Jeannie and I had a talk this evening. She seemed a bit sad because, while Amazon kept running low on BRAVE, her book, Jeannie’s BRAVE Childhood, never had. I didn’t know exactly how to explain this to her, but it seemed she wanted to talk.
“Why do you think this is?” she asked. "Why do you think my book isn't selling as well?"
“Well, Jeannie, I think there are a lot of reasons. BRAVE was only out one year and lots of people hadn’t read it yet and felt like they should read it first. BRAVE has been selling! They will catch up.”
“Maybe,” she said. “That kind of makes sense, but they could read my book without reading BRAVE. My book was the one I wrote to help them understand children who had bad things happen to them. They need to know that.”
“You are so right,” I said. “It is a book for everyone who works with children, but especially teachers. I understand so much more than when I was training future teachers. I wanted to tell them what I didn’t understand—and maybe some things I did understand but had never written about. You helped me do that.”

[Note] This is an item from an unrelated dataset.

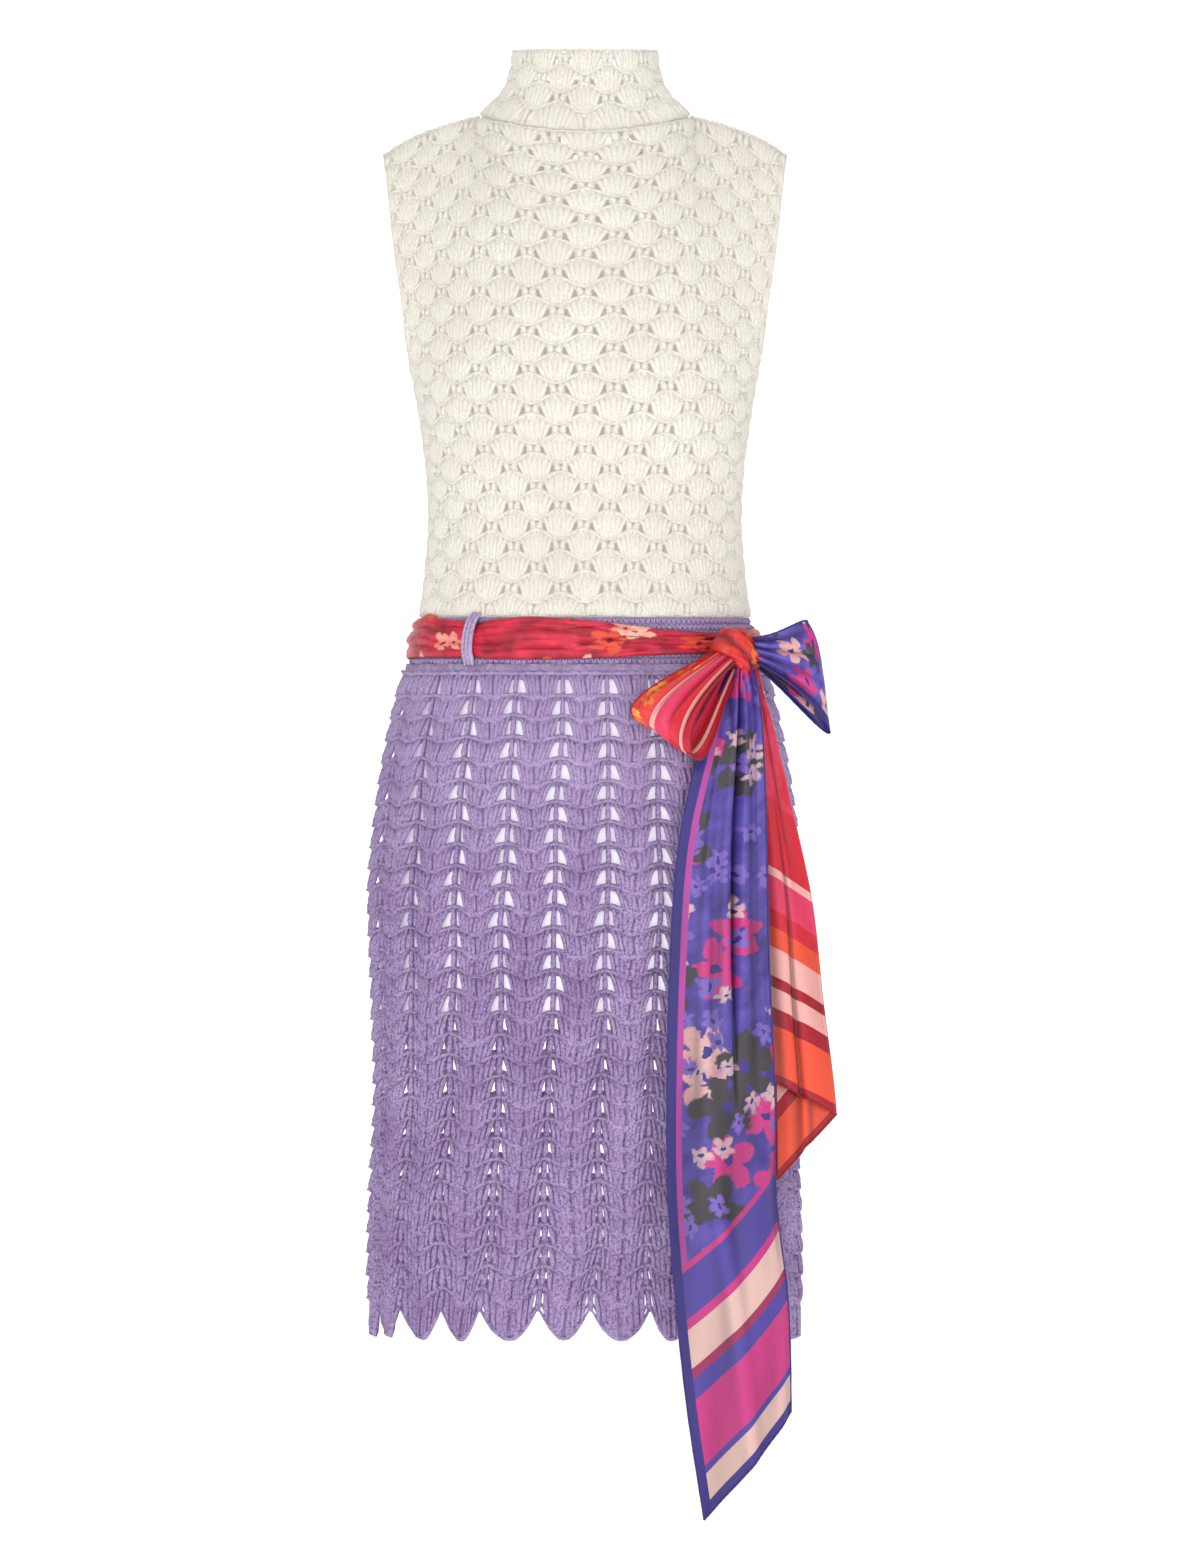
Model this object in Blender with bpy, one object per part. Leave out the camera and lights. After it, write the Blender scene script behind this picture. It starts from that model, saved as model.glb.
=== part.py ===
"""Sleeveless crochet mini dress with a scarf sash.

It has a mock neck, a net bodice, a shell-stitch skirt with a scalloped hem, and a scarf tied in a bow at one hip.
Metres, +Z up, the front of the dress towards -Y. The origin is the middle of the neck, level with the shoulders.
Every cloth piece starts as a flat sheet, is cut while flat, gets its thickness and is then bent into place.
"""

import functools
import math

import bmesh
import bpy
from mathutils import Vector

# Walls and seams
KNIT = 0.0026
SILK = 0.0012
SEAM = 0.0003
ROUNDNESS = 2.15  # exponent of the rings: 2 is an ellipse

# Levels of the dress below the shoulders
UNDERARM = -0.209
WAISTBAND_TOP = -0.3863
WAISTBAND_FOOT = -0.4235
HEM_NOTCH = -0.9270
HEM_TIP = -0.9525

# Neck and shoulders
NECK_HALF_WIDTH = 0.0815
NECK_LEVEL = 0.0050
NECK_CENTRE = 0.0040
NECK_FRONT = 0.0740
NECK_BACK = 0.0560
FRONT_DIP = 0.0130
BACK_LIFT = 0.0070
COLLAR_TOP = 0.0575
COLLAR_HALF_WIDTH = 0.0535
COLLAR_HALF_DEPTH = 0.0500
COLLAR_CENTRE = -0.0060
SHOULDER_HALF_WIDTH = 0.1535
SHOULDER_FALL = (0.0180, 0.0130)  # even slope, and the drop that gathers at the tip
SHOULDER_BACK = 0.0100
NECK_SHARE = 0.50  # share of a panel's width that ends on the neckline
ARMHOLE_SCOOP = {"front": 0.042, "back": 0.046}
CHEST_ROUND = {"front": 2.1, "back": 2.5}

# The short slip sewn into the waistband, which shows white through the gaps of the upper skirt
LINING = 0.0010
LINING_INSIDE = 0.0012  # from the inner face of the waistband
LINING_FOOT = -0.7000

# Skirt stitch
SHELL_COLUMNS = 11  # on each panel
COLUMN_WIDTH = 0.0403
ROW_PAIR = 0.0328  # two rows of shells, from one large gap to the next
FIRST_GAP = -0.4390
GAP_ROWS = 13
GAP_REACH = 0.0056
TIP_ROUND = 0.0085
RIPPLE_TOP = 0.0008
RIPPLE_HEM = 0.0026

# Sash
BELT_FOOT = -0.4190
BELT_TOP = -0.3865
BELT_DIP = 0.0110
BELT_DIP_REACH = 0.075
BELT_STATIONS = 40
KNOT_SHARE = 0.405  # how far round the belt the knot sits
KNOT_AT = Vector((0.1205, -0.0800, -0.4090))
KNOT_OUT = Vector((0.669, -0.743, 0.0))
KNOT_SIZE = Vector((0.0200, 0.0135, 0.0185))  # along the belt, outwards, up

SECTION_COLUMNS = ("height", "half_width", "front", "back")
SECTIONS = (
    (-0.190, 0.1318, 0.1135, 0.1004),
    (-0.209, 0.1290, 0.1130, 0.1000),
    (-0.230, 0.1256, 0.1112, 0.0982),
    (-0.254, 0.1222, 0.1045, 0.0932),
    (-0.279, 0.1196, 0.0965, 0.0878),
    (-0.3105, 0.1184, 0.091, 0.085),
    (-0.3416, 0.1204, 0.091, 0.086),
    (-0.373, 0.1250, 0.094, 0.089),
    (-0.3863, 0.1285, 0.096, 0.091),
    (-0.405, 0.1335, 0.099, 0.094),
    (-0.4235, 0.1390, 0.102, 0.098),
    (-0.451, 0.1460, 0.106, 0.104),
    (-0.4976, 0.1546, 0.110, 0.110),
    (-0.560, 0.1616, 0.113, 0.116),
    (-0.607, 0.1647, 0.114, 0.118),
    (-0.685, 0.1630, 0.114, 0.118),
    (-0.763, 0.1616, 0.114, 0.116),
    (-0.841, 0.1655, 0.116, 0.116),
    (-0.960, 0.1680, 0.118, 0.117),
)

# The long tail of the scarf. Each row is a level, with the two edges in plan and the depth of the folds.
LONG_TAIL_COLUMNS = ("height", "left_x", "left_y", "right_x", "right_y", "fold")
LONG_TAIL = (
    (-0.4235, 0.1120, -0.0800, 0.1270, -0.0755, 0.0015),
    (-0.4430, 0.1020, -0.0880, 0.1330, -0.0800, 0.0030),
    (-0.5000, 0.0850, -0.1090, 0.1365, -0.0880, 0.0075),
    (-0.5660, 0.0714, -0.1180, 0.1390, -0.0930, 0.0080),
    (-0.6560, 0.0650, -0.1210, 0.1420, -0.0940, 0.0060),
    (-0.7630, 0.0620, -0.1220, 0.1480, -0.0950, 0.0045),
    (-0.8400, 0.0630, -0.1240, 0.1500, -0.0960, 0.0035),
    (-0.9190, 0.0730, -0.1250, 0.1590, -0.0960, 0.0030),
    (-1.0050, 0.0830, -0.1250, 0.1610, -0.0960, 0.0025),
    (-1.0900, 0.0950, -0.1230, 0.1610, -0.0970, 0.0015),
)
LONG_TAIL_END = (-1.0880, -1.0050)  # level of the end at the left and at the right edge

# The short tail is folded in two, so a row also has the share of its width that lies behind.
SHORT_TAIL_COLUMNS = ("height", "fold_x", "fold_y", "front_width", "back_width", "layer_gap")
SHORT_TAIL = (
    (-0.4200, 0.1340, -0.0640, 0.0150, 0.0120, 0.0030),
    (-0.4430, 0.1385, -0.0650, 0.0180, 0.0150, 0.0034),
    (-0.4664, 0.1455, -0.0655, 0.0210, 0.0180, 0.0036),
    (-0.5290, 0.1600, -0.0620, 0.0320, 0.0260, 0.0040),
    (-0.6070, 0.1770, -0.0580, 0.0470, 0.0360, 0.0044),
    (-0.6850, 0.1860, -0.0560, 0.0540, 0.0430, 0.0046),
    (-0.7630, 0.1955, -0.0560, 0.0600, 0.0500, 0.0046),
    (-0.8300, 0.1990, -0.0560, 0.0620, 0.0530, 0.0044),
)
SHORT_TAIL_END = (-0.7450, -0.7680, -0.8250)  # level of the end at the inner edge, the fold and the back edge
SHORT_TAIL_WAY = Vector((0.914, 0.407, 0.0))

# Bow loops: where the turn is, measured from the knot, and how wide and thick the loop is there.
LEFT_LOOP = {
    "turn": Vector((-0.0520, -0.0560, -0.0700)),
    "across": Vector((-0.900, 0.330, 0.270)),
    "root_width": 0.0075,
    "turn_width": 0.0335,
    "swell": 0.0150,
    "slip": 0.0040,
}
RIGHT_LOOP = {
    "turn": Vector((0.0645, 0.0120, -0.0260)),
    "across": Vector((-0.060, 0.0, 1.0)),
    "root_width": 0.0070,
    "turn_width": 0.0400,
    "swell": 0.0140,
    "slip": 0.0040,
}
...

I could tell Jeannie was thinking hard about this.
“Maybe, we didn’t market it very well,” she said.
I almost laughed at the thought of a child thinking about marketing, but then I probably would have done the same thing as I child. I was quite precocious. She had a point.

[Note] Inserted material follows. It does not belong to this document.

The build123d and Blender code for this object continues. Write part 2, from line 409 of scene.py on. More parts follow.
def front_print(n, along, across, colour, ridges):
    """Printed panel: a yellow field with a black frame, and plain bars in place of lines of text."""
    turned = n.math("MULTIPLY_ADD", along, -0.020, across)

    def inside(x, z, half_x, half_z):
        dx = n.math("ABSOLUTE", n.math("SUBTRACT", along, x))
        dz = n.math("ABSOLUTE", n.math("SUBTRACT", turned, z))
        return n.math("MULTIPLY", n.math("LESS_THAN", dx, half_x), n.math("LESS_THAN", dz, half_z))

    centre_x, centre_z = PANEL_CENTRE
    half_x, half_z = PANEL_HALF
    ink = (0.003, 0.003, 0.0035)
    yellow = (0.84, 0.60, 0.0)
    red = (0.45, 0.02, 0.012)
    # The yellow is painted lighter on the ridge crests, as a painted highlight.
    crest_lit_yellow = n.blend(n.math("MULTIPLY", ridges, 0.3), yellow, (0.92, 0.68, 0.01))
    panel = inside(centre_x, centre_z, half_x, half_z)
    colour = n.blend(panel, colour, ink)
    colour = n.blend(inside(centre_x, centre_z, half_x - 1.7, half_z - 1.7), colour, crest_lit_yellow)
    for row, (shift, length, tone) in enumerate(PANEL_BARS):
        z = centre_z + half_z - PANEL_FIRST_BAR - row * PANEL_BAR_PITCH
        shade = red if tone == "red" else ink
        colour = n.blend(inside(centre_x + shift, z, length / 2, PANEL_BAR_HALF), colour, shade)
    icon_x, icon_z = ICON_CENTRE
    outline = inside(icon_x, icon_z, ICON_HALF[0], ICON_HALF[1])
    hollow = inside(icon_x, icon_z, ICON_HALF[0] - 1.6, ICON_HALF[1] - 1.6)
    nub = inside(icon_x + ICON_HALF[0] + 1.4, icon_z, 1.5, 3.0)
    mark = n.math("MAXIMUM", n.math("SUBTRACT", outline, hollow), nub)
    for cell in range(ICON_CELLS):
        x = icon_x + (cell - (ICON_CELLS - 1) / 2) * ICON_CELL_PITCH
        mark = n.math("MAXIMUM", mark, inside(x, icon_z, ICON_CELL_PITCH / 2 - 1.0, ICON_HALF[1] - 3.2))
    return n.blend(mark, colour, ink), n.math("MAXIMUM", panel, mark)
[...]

“We had lots of ideas didn’t we Jeannie? But then our life kind of blew to pieces and we didn’t get to do most of them. Some of them sounded like such fun.”
“I know,” she said. “I was sad that we didn’t do the Alice’s Tea Party Book Signing. Maybe we can do that one day.”
“I do think we should try,” I answered.
“But, what do we do now?” Jeannie asked.
“Well, I was thinking about the fact that there is so much more in your book than people think is there—especially about teaching! It is really like BRAVE for Teachers.”
“I loved my teachers,” Jeannie said. “Or at least I loved most of them. Some of them didn’t like me, I don’t think. I really couldn’t ever sit still and there were lots of things I couldn’t seem to learn. I am so glad you found out it wasn’t my fault. I always tried very, very hard.”
“Yes, you did try very hard Jeannie. You always tried very hard. No one except Daddy ever understood how smart you were.”
Jeannie looked sad and said, “I miss him, but he would tell us that we could figure this out and get more readers for my book. And more reviews. He would tell us to be brave and keep working at it.”
“Yep! That is exactly what he would tell us. What if we take some of the sections for teachers and post them so they understand we meant this book for them?”
Jeannie’s eyes lit up and she grabbed her book to begin looking. We had a plan. We always could come up with a plan.
“Tell the teachers to start watching for posts,” Jeannie said. “They will understand and buy my book! I am sure they will and it will help them understand children like me.”
“Yes, I agree. I am sure they will buy your book. We want to understand children don't we?”
Jeannie agreed and then grinned mischievously. “I want our publisher to have to send more books to Amazon. Our teacher friends will help us, won’t they?”
“Yes, I am sure they will," I laughed. "They are super busy starting school right now and have spent a lot of money on their classrooms, but we will remind them! Maybe their friends will buy a copy for them. We can think of all sorts of ideas, can't we?”
Jeannie nodded yes, and settled in next to me to begin a new marketing campaign.
BRAVE for Teachers.
She felt so much better now that she had a plan.